12. I have noted that Applicants searched deep and wide for mistakes and errors in the Respondent’s papers and uncovered a number of them. They now present these as irregularities. To have perfectly drafted papers in application proceedings is admittedly not easy. While the standards of drafting the papers can be improved, it was too ambitious in my view to suggest that every little error in drafting the application papers should be construed as irregularities.5 Slomwitz AJ said in Khunou and Others v M Fihrer and Son (Pty) Ltd and Others,6
“[O]f course the Rules of Court, like any set of rules, cannot in their very nature provide for every procedural situation that arises. They are not exhaustive and moreover are sometimes not appropriate to specific cases. Accordingly the Superior Court retains an inherent power exercisable within certain limits to regulate their own procedure.”

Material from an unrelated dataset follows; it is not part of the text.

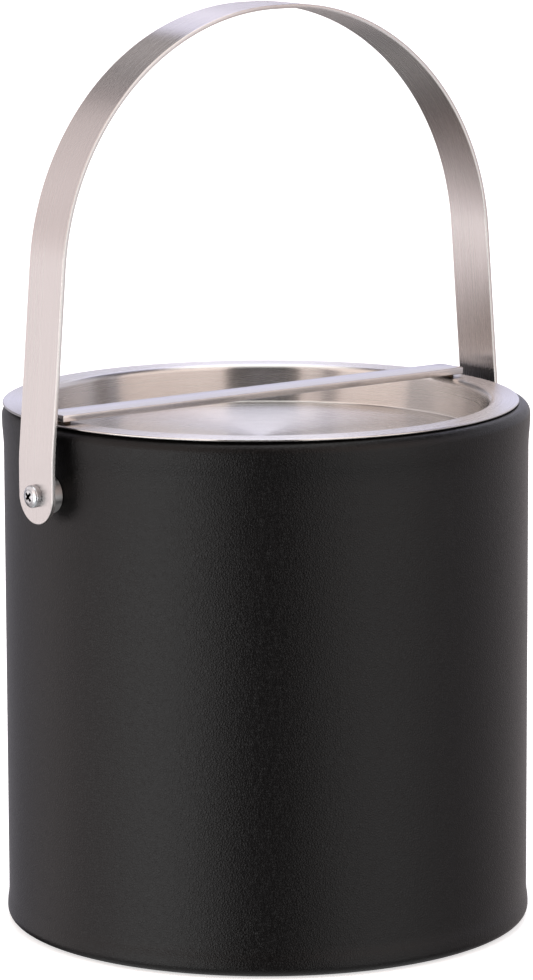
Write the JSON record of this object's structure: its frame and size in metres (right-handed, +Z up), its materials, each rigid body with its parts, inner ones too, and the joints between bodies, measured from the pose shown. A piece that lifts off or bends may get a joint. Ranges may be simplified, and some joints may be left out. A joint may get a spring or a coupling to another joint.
{
  "type": "ice bucket",
  "caption": "Insulated ice bucket with a black leatherette-wrapped drum, a recessed brushed-steel lid with a flat bar handle, and a swinging steel strip bail.",
  "frame": {"origin": "centre of the foot, on the surface that the bucket stands on", "axes": "+Z up; +X along the bail's pivot line and the lid's bar, from the left pivot to the right one; +Y to the back, where the wrap's seam is"},
  "size_m": [0.209, 0.19, 0.3315],
  "materials": {
    "leatherette": "matte",
    "drum_plastic": "matte",
    "foot_pad": "matte",
    "foam": "matte",
    "liner_plastic": "satin",
    "lid_steel": "satin",
    "bar_steel": "satin",
    "bail_steel": "satin",
    "zinc_steel": "polished",
    "spacer_steel": "polished"
  },
  "bodies": {
    "bucket": {"vinyl_wrap": "leatherette", "outer_drum": "drum_plastic", "base_plate": "drum_plastic", "base_pad": "foot_pad", "foam_base": "foam", "foam_sleeve": "foam", "inner_liner": "liner_plastic", "pivot_screw_left": "zinc_steel", "pivot_screw_right": "zinc_steel", "lock_washer_left": "zinc_steel", "lock_washer_right": "zinc_steel", "pivot_spacer_left": "spacer_steel", "pivot_spacer_right": "spacer_steel", "pivot_block_left": "drum_plastic", "pivot_block_right": "drum_plastic", "flat_washer_left": "zinc_steel", "flat_washer_right": "zinc_steel", "hex_nut_left": "zinc_steel", "hex_nut_right": "zinc_steel"},
    "lid": {"lid_pan": "lid_steel", "lid_bar": "bar_steel", "bar_weld_pad_left": "bar_steel", "bar_weld_pad_right": "bar_steel"},
    "handle": {"bail_handle": "bail_steel"}
  },
  "joints": [
    {"name": "handle_swing", "type": "hinge", "parent": "bucket", "child": "handle", "pos_m": [0, 0, 0.165], "axis": [1, 0, 0], "range_deg": [-141, 141]},
    {"name": "lid_lift", "type": "slide", "parent": "bucket", "child": "lid", "axis": [0, 0, 1], "range_m": [0, 0.04]}
  ]
}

13. In Hart and Another v Nelson7 Horn AJ (as he then was) said,
“[W]here strict adherence to a Rule of court would give rise to a substantial injustice the court would grant relief which will prevent such an injustice. The court has an inherent power to grant relief where an insistence upon the exact compliance with a Rule of court would result in substantial injustice to one of the parties. (Moluele and Others v Deschatelets NO 1950 (2) SA 670 (T) at 676; also Matyeka v Kaaber 1960 (4) SA 900 (T).) It is inconceivable that a Court would give effect to a Rule where the implication of such a Rule would clearly cause undue hardship to one party and present an unfair advantage to the other. In Ncoweni v Bezuidenhout 1927 CPD 130 Gardner JP remarked as follows at 130.
'The Rules of procedure of this Court are devised for the purpose of administering justice and not of hampering it, and where the Rules are deficient I shall go so far as I can in granting orders which would help to further the administration of justice.'
14. It is therefore clear from the above authorities that before Rule 30 application can be successful; prejudice on the part of the Applicant must first be proved. With no affidavit in support of this application, the application was doomed to fail since there is no way the court would have been able to exercise its discretion in evaluating the absence or presence of prejudice before granting the request.
15. For the reasons aforesaid, I make the following order.
The application is dismissed with costs.
_________
T.V. RATSHIBVUMO
ACTING JUDGE OF THE HIGH COURT
Date Heard: 21 May 2013
Judgment Delivered: 13 June 2013
For the Applicants: Adv. D Wood
Instructed by: Mahons Attorneys
Johannesburg
For the Respondent: Adv. LJ Van Tonder
Instructed by: AL Mostert & Company Inc
Bryanston
1 1988 (4) SA 541 at 543 H
2 1984 (3) SA 202 (T) at p 205
4 [2005] ZACC 3; 2006 (3) SA 247 (CC)
5 See Pangbourne Properties v Pulse Moving 2013 (3) SA 140.